───── DATA LINES

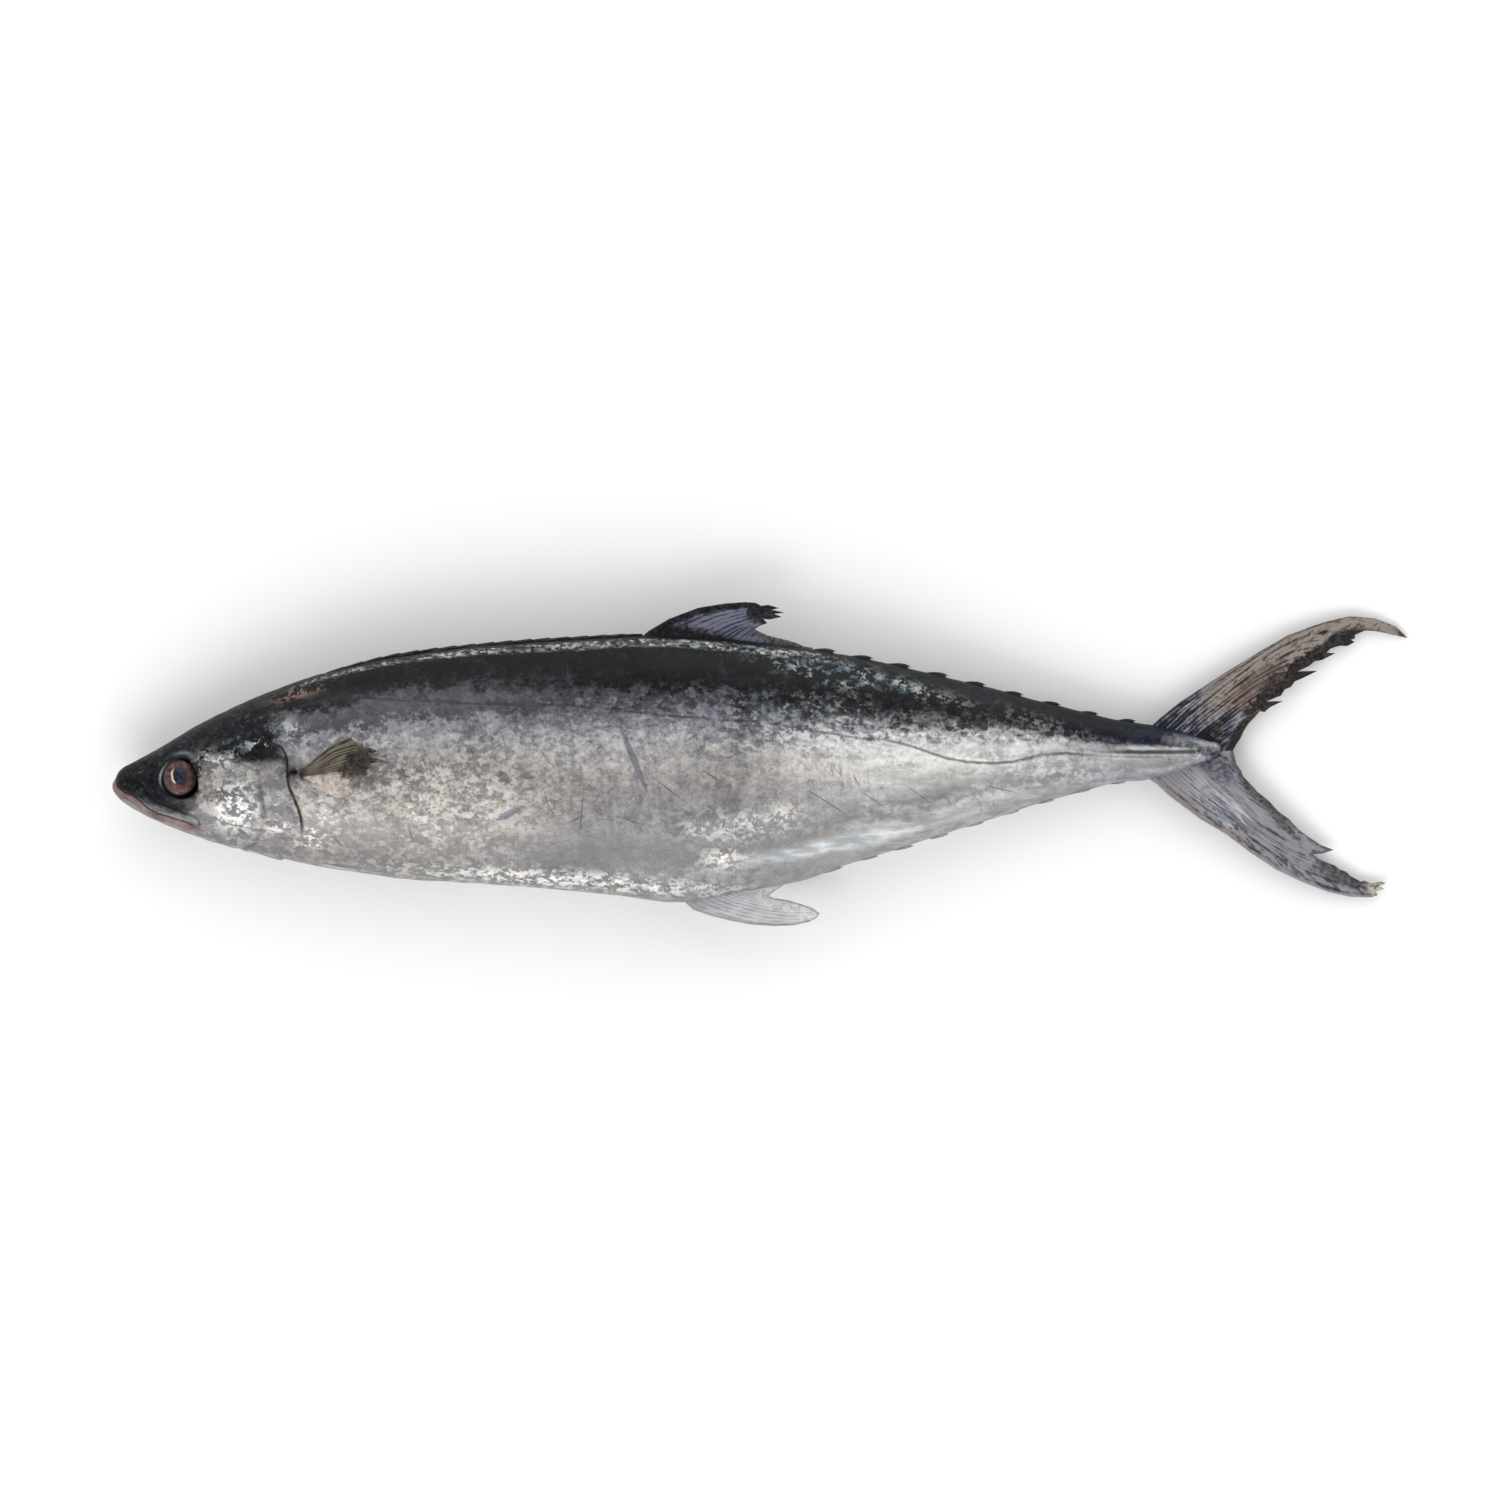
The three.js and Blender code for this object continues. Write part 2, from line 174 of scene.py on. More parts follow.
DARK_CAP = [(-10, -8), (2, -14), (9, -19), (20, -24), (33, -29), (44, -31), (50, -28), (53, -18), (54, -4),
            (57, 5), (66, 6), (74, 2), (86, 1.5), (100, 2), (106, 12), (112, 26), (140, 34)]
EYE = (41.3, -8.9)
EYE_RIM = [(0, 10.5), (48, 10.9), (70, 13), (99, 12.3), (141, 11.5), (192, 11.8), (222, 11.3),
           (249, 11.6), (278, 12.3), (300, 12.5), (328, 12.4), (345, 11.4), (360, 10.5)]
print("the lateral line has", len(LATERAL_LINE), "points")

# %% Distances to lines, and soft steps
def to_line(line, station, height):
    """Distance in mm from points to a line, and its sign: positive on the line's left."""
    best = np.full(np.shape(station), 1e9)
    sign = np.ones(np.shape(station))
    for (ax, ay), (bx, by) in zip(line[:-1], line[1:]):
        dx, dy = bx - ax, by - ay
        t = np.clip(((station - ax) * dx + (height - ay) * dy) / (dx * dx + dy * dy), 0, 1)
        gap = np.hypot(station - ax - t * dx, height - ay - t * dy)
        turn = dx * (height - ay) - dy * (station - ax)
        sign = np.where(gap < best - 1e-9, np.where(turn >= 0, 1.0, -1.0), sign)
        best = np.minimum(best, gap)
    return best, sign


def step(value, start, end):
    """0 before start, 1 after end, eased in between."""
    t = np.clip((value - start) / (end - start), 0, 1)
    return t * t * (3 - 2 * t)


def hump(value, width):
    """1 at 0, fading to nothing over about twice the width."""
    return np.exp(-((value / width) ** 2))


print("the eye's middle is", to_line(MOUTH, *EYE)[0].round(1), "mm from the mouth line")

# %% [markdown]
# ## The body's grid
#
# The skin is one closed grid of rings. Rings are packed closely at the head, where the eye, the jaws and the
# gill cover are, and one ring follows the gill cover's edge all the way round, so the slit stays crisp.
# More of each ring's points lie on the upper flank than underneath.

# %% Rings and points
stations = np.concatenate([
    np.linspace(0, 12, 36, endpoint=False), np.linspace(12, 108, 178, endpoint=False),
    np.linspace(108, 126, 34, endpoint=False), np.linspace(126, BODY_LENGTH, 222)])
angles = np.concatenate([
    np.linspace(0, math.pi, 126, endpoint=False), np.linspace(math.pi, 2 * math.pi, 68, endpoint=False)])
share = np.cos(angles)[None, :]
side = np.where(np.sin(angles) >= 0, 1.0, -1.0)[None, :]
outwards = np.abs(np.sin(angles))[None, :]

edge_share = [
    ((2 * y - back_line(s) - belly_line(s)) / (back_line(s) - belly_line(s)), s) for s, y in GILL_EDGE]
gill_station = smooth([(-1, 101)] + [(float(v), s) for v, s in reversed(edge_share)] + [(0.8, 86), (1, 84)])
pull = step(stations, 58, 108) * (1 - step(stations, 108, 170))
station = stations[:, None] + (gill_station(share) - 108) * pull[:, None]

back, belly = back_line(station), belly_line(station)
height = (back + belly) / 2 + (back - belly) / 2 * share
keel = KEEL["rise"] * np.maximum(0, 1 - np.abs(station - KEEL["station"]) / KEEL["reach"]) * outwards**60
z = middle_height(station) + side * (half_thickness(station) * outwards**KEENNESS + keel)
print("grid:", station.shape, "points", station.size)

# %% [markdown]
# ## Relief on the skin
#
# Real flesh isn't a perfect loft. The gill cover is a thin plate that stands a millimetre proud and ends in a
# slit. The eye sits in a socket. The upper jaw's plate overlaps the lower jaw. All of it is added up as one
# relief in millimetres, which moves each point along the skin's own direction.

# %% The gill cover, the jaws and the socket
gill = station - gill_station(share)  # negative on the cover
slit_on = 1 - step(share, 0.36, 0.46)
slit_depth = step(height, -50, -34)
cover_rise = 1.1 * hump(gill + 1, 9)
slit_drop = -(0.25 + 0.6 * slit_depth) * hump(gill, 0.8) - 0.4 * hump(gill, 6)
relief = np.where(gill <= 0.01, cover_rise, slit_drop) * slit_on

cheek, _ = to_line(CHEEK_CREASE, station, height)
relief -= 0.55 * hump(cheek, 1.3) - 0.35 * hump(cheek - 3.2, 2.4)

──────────

#### [PROBLEM TO WORK ON]
Quote exactly the opening line of the material above and every line after it, up to and including the line that contains "return t * t * (3 - 2 * t)".

#### [REPLY TO THE TASK]
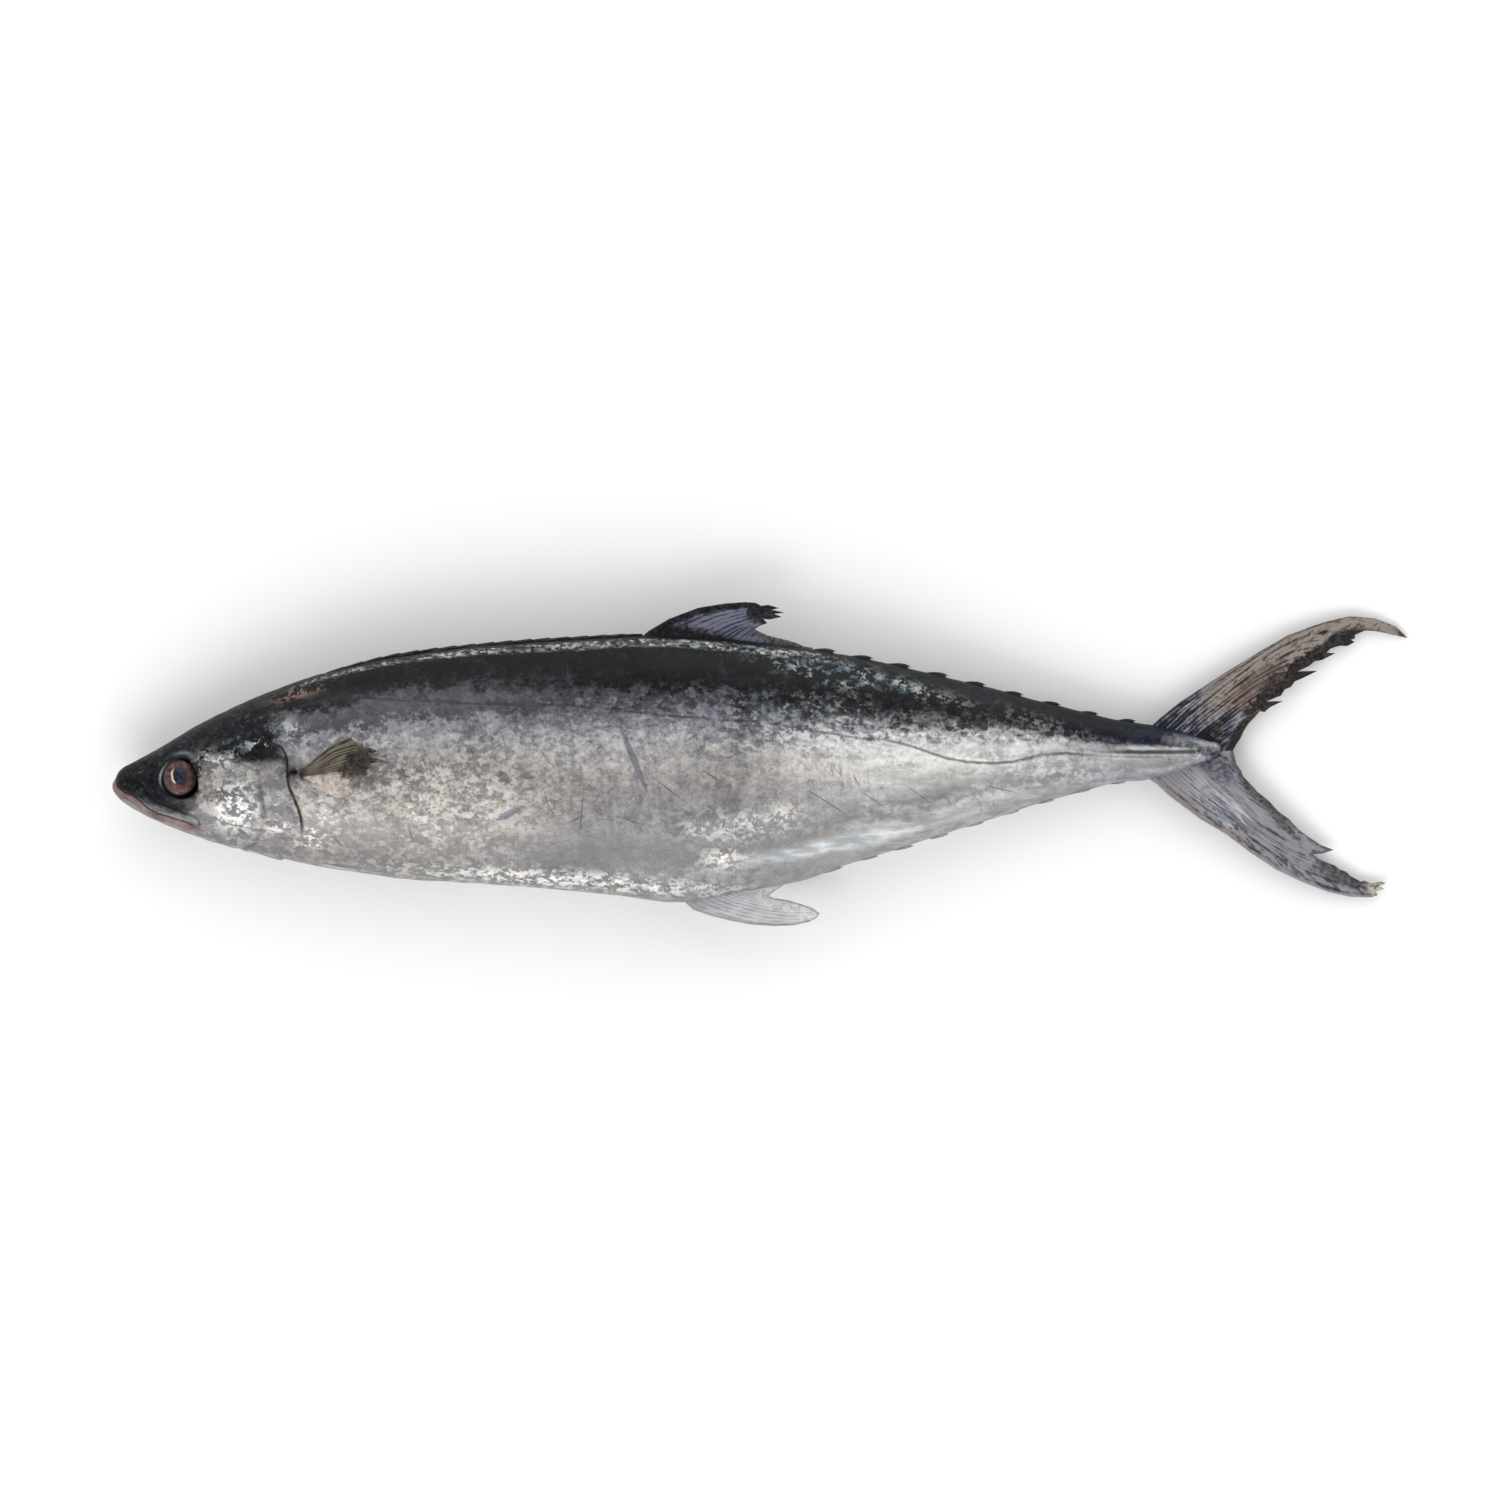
The three.js and Blender code for this object continues. Write part 2, from line 174 of scene.py on. More parts follow.
DARK_CAP = [(-10, -8), (2, -14), (9, -19), (20, -24), (33, -29), (44, -31), (50, -28), (53, -18), (54, -4),
            (57, 5), (66, 6), (74, 2), (86, 1.5), (100, 2), (106, 12), (112, 26), (140, 34)]
EYE = (41.3, -8.9)
EYE_RIM = [(0, 10.5), (48, 10.9), (70, 13), (99, 12.3), (141, 11.5), (192, 11.8), (222, 11.3),
           (249, 11.6), (278, 12.3), (300, 12.5), (328, 12.4), (345, 11.4), (360, 10.5)]
print("the lateral line has", len(LATERAL_LINE), "points")

# %% Distances to lines, and soft steps
def to_line(line, station, height):
    """Distance in mm from points to a line, and its sign: positive on the line's left."""
    best = np.full(np.shape(station), 1e9)
    sign = np.ones(np.shape(station))
    for (ax, ay), (bx, by) in zip(line[:-1], line[1:]):
        dx, dy = bx - ax, by - ay
        t = np.clip(((station - ax) * dx + (height - ay) * dy) / (dx * dx + dy * dy), 0, 1)
        gap = np.hypot(station - ax - t * dx, height - ay - t * dy)
        turn = dx * (height - ay) - dy * (station - ax)
        sign = np.where(gap < best - 1e-9, np.where(turn >= 0, 1.0, -1.0), sign)
        best = np.minimum(best, gap)
    return best, sign


def step(value, start, end):
    """0 before start, 1 after end, eased in between."""
    t = np.clip((value - start) / (end - start), 0, 1)
    return t * t * (3 - 2 * t)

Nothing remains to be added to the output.